How Do I Spec Specks?Speck sizes range from 4 to 200 mesh in very soft to very hard formulations and a variety of colors. Ceramic manufacturers or decorators simply need to determine the effect they’re hoping to achieve, and then select the specks accordingly. Speck suppliers are typically willing to send out several samples to allow the manufacturer or decorator to test the specks before purchasing a large quantity. Specks that produce effects that are close but not exactly what the manufacturer or decorator had in mind can often be adjusted to meet the company’s needs.
Are There Any Formulation or Firing Considerations?Sized color specks are available to work with almost any glaze formulation, so if one color speck doesn’t work, another one probably will. However, companies unfamiliar with using color specks may encounter several problems when trying to incorporate them into their glazes.

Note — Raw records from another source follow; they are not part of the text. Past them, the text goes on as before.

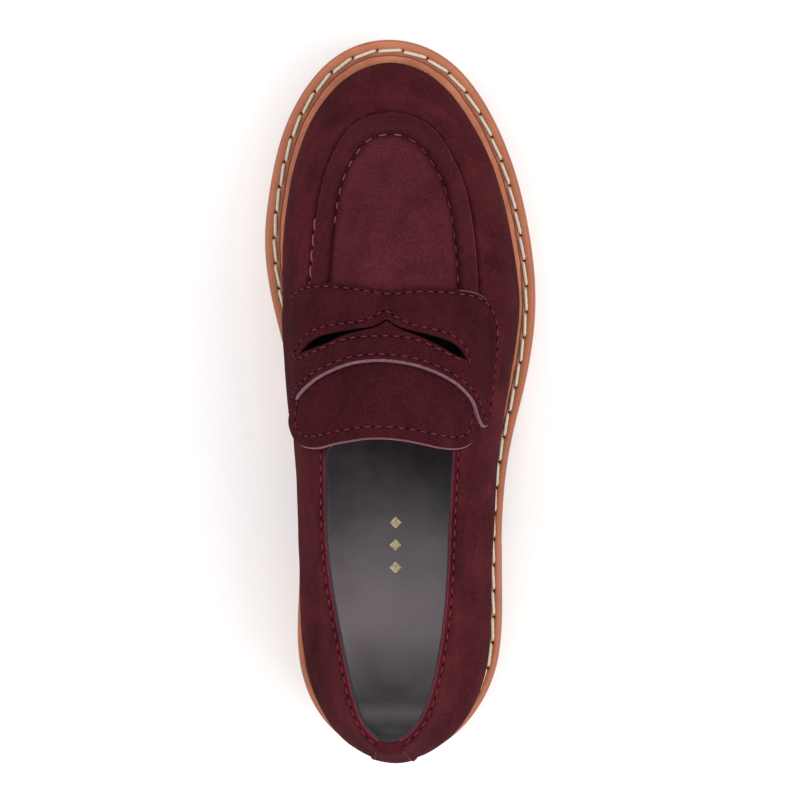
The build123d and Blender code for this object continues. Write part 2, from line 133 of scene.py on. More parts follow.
sole_edge = closed_curve([s[0:2] for s in STATIONS])
shape = closed_curve([s[2:5] for s in STATIONS])
rim = closed_curve([s[5:8] for s in STATIONS])
crown = closed_curve([s[8:9] for s in STATIONS])


def smooth_step(x):
    x = np.clip(x, 0, 1)
    return x * x * (3 - 2 * x)


def unit(v):
    """Vectors made one long; one with no length stays as it is."""
    return v / np.maximum(np.linalg.norm(v, axis=-1, keepdims=True), 1e-9)


def run_length(line):
    """Length along a run of points, at each of them."""
    return np.concatenate([[0], np.cumsum(np.linalg.norm(np.diff(line, axis=0), axis=1))])


def bump(x, centre, half):
    """A smooth hill of height 1, half wide each way."""
    f = np.clip(np.abs(x - centre) / half, 0, 1)
    return (1 - f * f) ** 2


def footing(y):
    heel = HEEL_RISE * smooth_step((30 - y) / 95)
    toe = TOE_SPRING * (np.clip(y - 45, 0, None) / 85) ** 2
    return BALL_HEIGHT + heel + toe


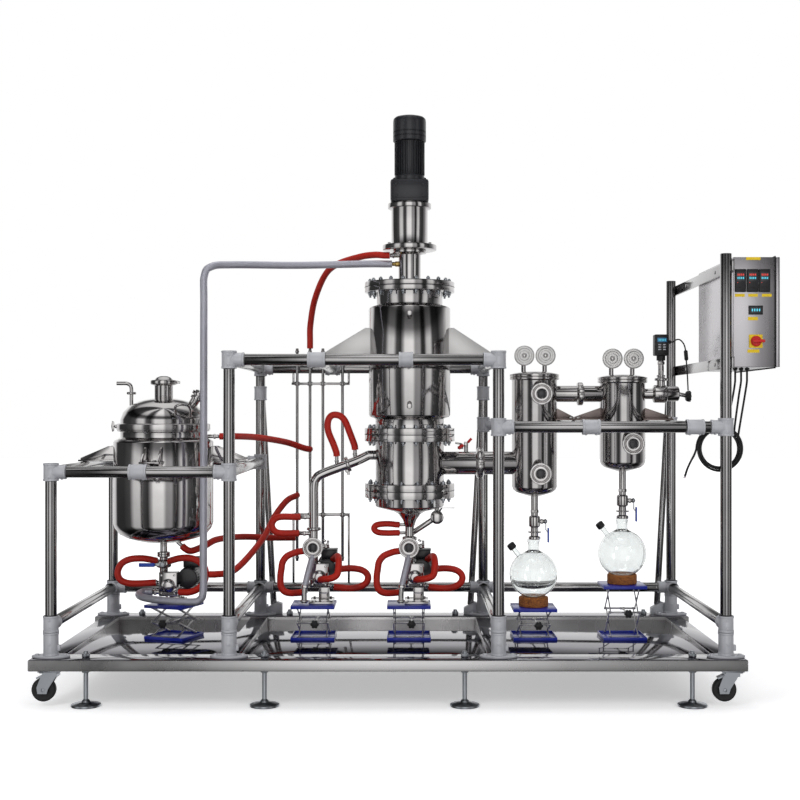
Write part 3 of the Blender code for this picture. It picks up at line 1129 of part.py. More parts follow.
make_base()
make_frames()
make_casters()
make_column()
make_vessel()
make_jacks()
make_pumps()
make_condensers()
make_flasks()
make_cabinet()
make_services()
bpy.context.view_layer.update()
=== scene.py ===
# %% [markdown]
# # A molecular distillation unit
# A drive motor stands on a jacketed evaporator column. Feed comes from the jacketed
# vessel on the left, and the distillate goes to two condensers with round flasks on
# the right. The lesson dresses the fixed frame of solids with rounder, more detailed
# pieces and with node materials. All sizes are metres, Z is up, the front faces -Y.

# %% Load the frame
import math

import bpy
from mathutils import Matrix, Vector


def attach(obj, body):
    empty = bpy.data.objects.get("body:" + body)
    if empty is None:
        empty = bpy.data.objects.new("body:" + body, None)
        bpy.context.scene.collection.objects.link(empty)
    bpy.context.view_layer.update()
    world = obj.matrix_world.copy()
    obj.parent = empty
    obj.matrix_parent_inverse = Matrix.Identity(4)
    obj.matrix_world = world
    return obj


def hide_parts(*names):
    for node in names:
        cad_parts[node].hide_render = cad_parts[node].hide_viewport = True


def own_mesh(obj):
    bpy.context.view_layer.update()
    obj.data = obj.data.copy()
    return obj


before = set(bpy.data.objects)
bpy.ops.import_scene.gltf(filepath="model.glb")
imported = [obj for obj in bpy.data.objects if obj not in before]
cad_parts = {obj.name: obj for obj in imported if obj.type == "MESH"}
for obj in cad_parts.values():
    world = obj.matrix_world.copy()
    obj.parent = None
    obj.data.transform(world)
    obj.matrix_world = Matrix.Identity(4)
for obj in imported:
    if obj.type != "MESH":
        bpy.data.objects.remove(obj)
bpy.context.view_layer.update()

# %% [markdown]
# ## Camera
# The pump row and the rails show that the camera was level and looked straight back.
# A level camera keeps the posts upright, and a small shift moves the frame instead of
# a tilt.

# %% Camera
eye = bpy.data.cameras.new("camera")
eye.lens = 58.5
eye.sensor_width = 36
eye.shift_x = -0.0125
eye.shift_y = 0.015
camera = bpy.data.objects.new("camera", eye)
camera.location = (0.015, -6.035, 1.235)
camera.rotation_euler = (math.radians(90), 0, 0)
bpy.context.scene.collection.objects.link(camera)
bpy.context.scene.camera = camera
bpy.context.scene.view_settings.view_transform = "Standard"

# %% [markdown]
# ## Shaping by hand
# Every new piece starts from a primitive and is shaped with mesh operators. An
# operator works on all that is selected, so each helper first selects nothing.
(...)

One common challenge is getting the larger, heavier color specks to remain suspended in the glaze. While organically bonded specks tend to resist settling, sintered specks often sink to the bottom of the glaze. The specific gravity of the glaze can be adjusted to compensate for this problem. When working with dipping glazes, the glaze must be continuously agitated to keep the specks in suspension.
Finely sized (80 mesh or smaller) or staining specks can be difficult to disperse in the glaze slurry. Adding small amounts of dispersants (such as liquid dishwashing detergent) will eliminate surface friction, allowing the specks to repel each other and disperse throughout the glaze.
To avoid grinding the specks below their specified size, specks should not be added to the glaze slurry until all necessary particle size reduction of the glaze has been completed. At that point, they can be gently blunged into the glaze to achieve the desired effect.
Another common problem occurs when the color specks don’t produce the anticipated effects after firing. Finely sized specks may disappear in a soft, high-fire glaze, while hard or more refractory speck compositions may not melt and could result in a coarse or rough fired surface. Specks should be specified for the specific firing process and glaze being used to ensure the best results.